Pemutakhiran data penerima PBID BPJS Kesehatan yang menjadi rekomendasi badan pemeriksa keuangan (BPK) atas temuan kelebihan bayar senilai Rp 876 juta, tak kunjung tuntas. Bahkan, kroscek terhadap 1.700 data kependudukan yang diduga meninggal dan tetap bayar, masih menyentuh angka 10 persen.
Kepala Dispendukcapil Kabupaten Mojokerto Amat Susilo mengatakan, pemutakhiran data penerima PBID BPJS Kesehatan terus berproses. Petugas lapangan masih melakukan jemput bola dari desa ke desa untuk melakukan konfirmasi data kependudukan yang menjadi temuan BPK 2021 lalu. ’’Pendataan belum lengkap, masih banyak yang belum, sekarang masih terus berproses,’’ ungkapnya.
Menurutnya, dari total 1.700 data kependudukan yang jadi temuan BPK atas kelebihan bayar PBID ke BPJS Kesehatan sepanjang 2021 oleh dinas kesehatan hingga kini masih 10 persen. 90 persen lainnya, belum ada laporan dari pihak desa atas status mereka.
Surat imbauan yang sudah ditujukan ke para camat pun sampai sekarang belum direspons. Akibatnya, membuat persoalan ini berlarut-larut. ’’Kita hanya bisa mengimbau melalui surat lewat camat. Karena kita tidak bisa hapus data tanpa laporan atau klarifikasi dari desa,’’ tegasnya.
Dari data desa itu, lanjut Amat, dispendukcapil baru bisa menerbitkan akta kematian untuk menghapus data kependudukan secara otomatis melalui sistem database. Sebab, sesuai aturan, pembuatan akta kematian juga harus ada laporan dari keluarga dengan surat pengantar dari desa. ’’Berdasarkan data itu, kami akan melaporkan ke OPD terkait, termasuk BPJS untuk dihapus dari data penerima PBID BPJS,’’ tuturnya.
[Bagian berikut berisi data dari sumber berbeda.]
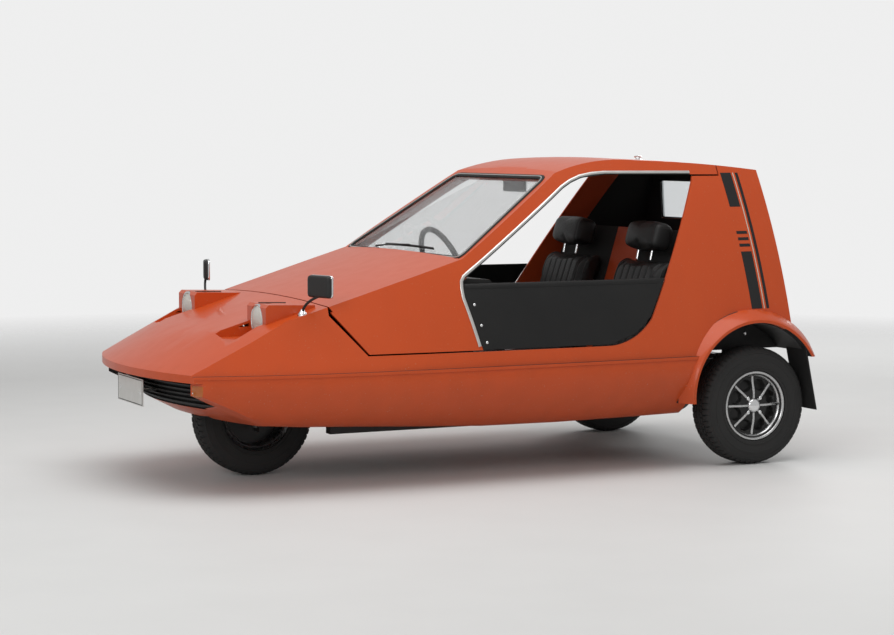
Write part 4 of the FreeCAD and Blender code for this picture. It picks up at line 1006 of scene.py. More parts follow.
# %% Headlamps
LAMP_AT = (-0.976, 0.400, 0.652)
POD_LINE = (-0.955, -0.93, -0.90, -0.87, -0.845)
POD_LINE_Y = 0.3600
DOME_ANGLES = (0.2, 0.4, 0.6, 0.8, 1.0, 1.2, 1.35, 1.5)
BOWL_SHARES = (0.02, 0.1, 0.2, 0.35, 0.5, 0.7, 0.85, 1.0)
dome = [(0.0565 * math.sin(a), 0.0010 - 0.0162 * math.cos(a) ** 1.6) for a in DOME_ANGLES]
dome = [(0.0001, -0.0152)] + dome
glass = dome + [(r * 0.96, along + 0.0026) for r, along in reversed(dome)]
curve = [(0.0550 * t ** 0.5, 0.0230 - 0.0225 * t) for t in BOWL_SHARES]
bowl = curve + [(r + 0.0016, along + 0.0012) for r, along in reversed(curve)] + curve[:1]
BULB = (
    (0.0001, -0.0005), (0.004, 0.0), (0.0062, 0.003), (0.0068, 0.008), (0.006, 0.0222),
    (0.0001, 0.0222),
)
LAMP_RIM = (
    (0.0550, 0.0030), (0.0562, -0.0026), (0.0592, -0.0040), (0.0618, -0.0022), (0.0620, 0.0090),
    (0.0600, 0.0100), (0.0560, 0.0080), (0.0550, 0.0030),
)
LAMP_PARTS = (
    # name, profile, finish, steps, smoothing angle, solids it stands for
    ("headlamp_glass_", glass, lamp_lens, 64, 60, ("headlamps",)),
    ("headlamp_bowl_", bowl, reflector, 64, 60, ()),
    ("headlamp_bulb_", BULB, reflector, 24, 60, ()),
    ("headlamp_rim_", LAMP_RIM, chrome, 72, 50, ()),
)
for name, side in SIDES.items():
    at = (LAMP_AT[0], side * LAMP_AT[1], LAMP_AT[2])
    for label, profile, finish, steps, smooth, solids in LAMP_PARTS:
        part = Gather().turned(profile, at, axis="X", steps=steps)
        part.piece(label + name, finish, "body", smooth=smooth, stands_for=solids)
    path, ways = met([from_above("nose_deck", x, side * POD_LINE_Y) for x in POD_LINE])
    line = Gather().ribbon(path, ways, width=0.009, thick=0.0030)
    line.piece("pod_weatherstrip_" + name, rubber, "body", smooth=50)
print("headlamps:", len(LAMP_PARTS), "turned parts on each side")

# %% [markdown]
# ## Corner and tail lamps
# The corner lamps are plain amber blocks, eased like a panel. Each tail lamp is a round lens
# with moulded rings in a chrome cup. The rings are coarse enough to see, so they are part of
# the turned profile rather than bump.

# %% Corner lamps and tail lamps
TAIL_Y = 0.505
TAIL_INSET = 0.042
LENS_RADIUS = 0.0345
LENS_EDGE = 0.0352
RINGS = 11
SCREW = ((0.0001, -0.0012), (0.0026, -0.0010), (0.0034, 0.0006), (0.0001, 0.0020))
SCREW_PLACES = (0.516, 0.596)
SCREW_Z = 0.397
dressed("corner_lamps", amber_lens, 0.0035, smooth=50)
low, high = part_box("tail_lamps")
rings = [(0.0001, 0.0)]
for k in range(1, RINGS + 1):
    share = k / RINGS
    rings.append((LENS_RADIUS * share, -0.0065 * share ** 2 - (0.0008 if k % 2 else 0.0)))
rings += [(LENS_EDGE, -0.0100), (LENS_EDGE, -0.0200), (0.0001, -0.0200)]
TAIL_LAMPS = (
    # name, height of the centre, finish of the lens
    ("low_", low[2] + TAIL_INSET, red_lens),
    ("high_", high[2] - TAIL_INSET, amber_lens),
)
for name, side in SIDES.items():
    for label, z, finish in TAIL_LAMPS:
        at, _ = from_end("tail_lamps", side * TAIL_Y, z)
        lens = Gather().turned(rings, at, axis="X", steps=56)
        lens.piece("tail_lens_" + label + name, finish, "body", smooth=24, stands_for=("tail_lamps",))
        depth = at.x - low[0]
        cup = (
            (LENS_EDGE, -0.0060), (0.0370, -0.0046), (0.0400, -0.0062), (0.0418, -0.0100),
            (0.0420, -depth), (LENS_EDGE, -depth), (LENS_EDGE, -0.0060),
        )
        rim = Gather().turned(cup, at, axis="X", steps=56)
        rim.piece("tail_rim_" + label + name, chrome, "body", smooth=40)
screws = Gather()
for side in SIDES.values():
    answers = [from_end("corner_lamps", side * y, SCREW_Z, end=-1) for y in SCREW_PLACES]
    for at in met(answers)[0]:
        screws.turned(SCREW, at, axis="X", steps=16)
screws.piece("corner_lamp_screws", chrome, "body")
print("tail lamps at z", [round(z, 3) for _, z, _ in TAIL_LAMPS])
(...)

Minimnya tenaga, harusnya pemutakhiran ini juga dibantu dinas sosial dan dinas kesehatan yang juga mempunyai petugas di lapangan. Pasalnya, selain menjadi tugas dispendukcapil, kedua OPD tersebut juga memiliki peran penting dalam temuan BPK atas kelebihan bayar senilai Rp 876 juta tersebut. Alhasil, jika tidak segera dituntaskan, potensi kelebihan pembayaran pelayanan kesehatan ini masih berpotensi terjadi di tahun ini.
Hal ini sebelumnya juga sempat diungkapkan Dinas Sosial Kabupaten Mojokerto. Sebab dari sekitar 20 ribu-an orang yang jadi peserta, semuanya merupakan data mutasi dari PBID Provinsi Jawa Timur. Sejauh ini kesadaran masyarakat untuk membuat akta kematian memang sangat rendah. ’’Kadang baru mengurus kalau lagi butuh untuk menerima bantuan. Pokoknya kalau tidak ada alasan mendesak jarang keluarganya langsung mengurus,’’ bebernya.